Voici un cauchemar en 180 pages. L'action de ce récit se déroule comme dans un miroir déformant, les décors et les personnages ayant des rapports qui défient la logique, et qui se transforment d'ailleurs insensiblement. Rien ne répond à une nécessité, aucune action ne paraît contribuer à un but concret, et ce roman n'a d'ailleurs pas de dénouement.
A-t-il d'ailleurs une action ? Lucas, instituteur, perd soudain sa femme : morte durant la nuit. Sans qu'il avertisse la police, un invraisemblable Inspecteur et un Médecin-Légiste qui évoque un homme croisé avec un insecte, viennent enquêter. Leur enquête n'aboutit à rien : on ne saura pas si Mme Lucas s'est suicidée ou si elle est morte ; on ne saura pas qui pourrait tirer profit de sa disparition. On ne saura pas non plus si c'est vraiment elle que son mari, abandonné de tous, traîne à sa dernière demeure ce cercueil est trop petit pour la morte…
L'absurdité de certaines apparences prolongée dans les faits : tel est le thème sur lequel Jacques Cousseau a bâti son récit, et l'humour féroce de sa plume donne un relief absurde aux événements qu'il raconte. Lorsque Lucas compose le numéro de la police, pour annoncer la mort de sa femme, il garde le récepteur à l'oreille durant des heures. Il ne reçoit pas de réponse, mais persévère. Et lorsque des coups sont frappés à sa porte, lorsqu'il remarque qu'il y a là quelque chose d'étonnant, une voix sort du récepteur : « Qu'est-ce qui est étonnant ? » et après la voix, c'est un gros bourdon qui s'en échappe. Et l'ahurissant Inspecteur fait son entrée. Et les trois policiers qui le suivent s'installent dans l'entrée et se mettent à jouer aux osselets.
Le pauvre Lucas ne rêve-t-il pas ? Tout semble l'indiquer, mais rien ne le confirme – et surtout pas la plume de l'auteur. Pourquoi tout le monde s'acharne-t-il sur lui ? Pourquoi l'Ecclésiastique lui tient-il de longs discours pendant que les enfants de chœur se cachent peut-être dans le marronnier de la cour ? Et, pendant que nous y sommes, pourquoi neige-t-il ? L'entrepreneur des pompes funèbres apparaît, lui aussi, sans qu'on l'ait appelé. Et ce cortège, qui accompagne Lucas et le cercueil, ce cortège si nombreux dans lequel il ne reconnaît personne, ce cortège se dispersera après avoir tourné en rond, pour rien, dans la campagne. Lucas n'arrivera même pas jusqu'à la tombe, il ne saura même pas si celle-ci existe, puisque l'auteur l'abandonne avant.

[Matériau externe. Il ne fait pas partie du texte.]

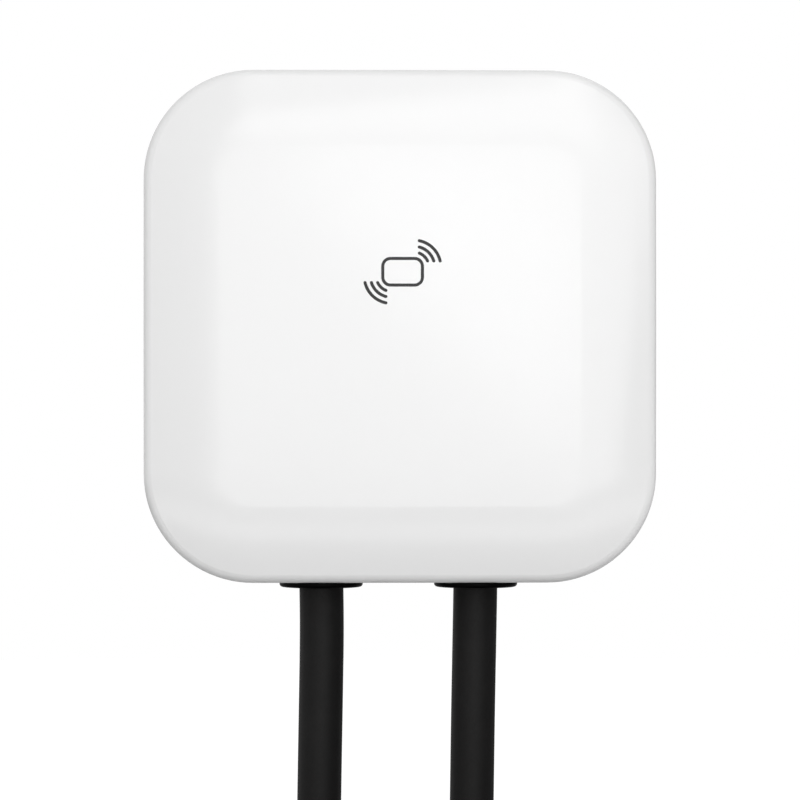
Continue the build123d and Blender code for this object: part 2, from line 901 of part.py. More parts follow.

Pas de sympathie, pas d'explication non plus. Cette impassibilité de l'auteur ne dissimule même aucune allégorie, puisque rien ne s'est passé, à proprement parler. Rien, du moins, dont Lucas puisse être sûr. Le vide de son existence conjugale trouve-t-il là son châtiment ? S'agit-il d'un cauchemar dû à une mauvaise digestion peut-être ? L'auteur ne tranche pas : il se contente d'accumuler les notations cocasses, absurdes ou cruelles, et celles-ci finissent par créer une certaine lassitude chez le lecteur. Après tout, l'abondance d'un effet finit par en détruire la portée. En écrivant son « Invitation au supplice », qui était aussi un hymne à l'absurde, Nabokov s'était souvenu de ce principe. Jacques Cousseau, pour sa part, l'oublie. Quelque variété dans les notations, quelque répit durant lequel le pauvre Lucas eût pu reprendre son souffle, eussent contribué à l'équilibre du roman. Tel qu'il est offert au lecteur, celui-ci commence par amuser, pique ensuite la curiosité, mais finit par la lasser. Cela est dommage, car Jacques Cousseau possède indubitablement la tournure d'esprit qui permet de mettre par écrit les cauchemars. Son défaut, ici, a été de vouloir rendre celui-ci trop gluant. Si Lucas continue de s'y débattre, le lecteur, pour sa part, abandonne la partie avant la fin.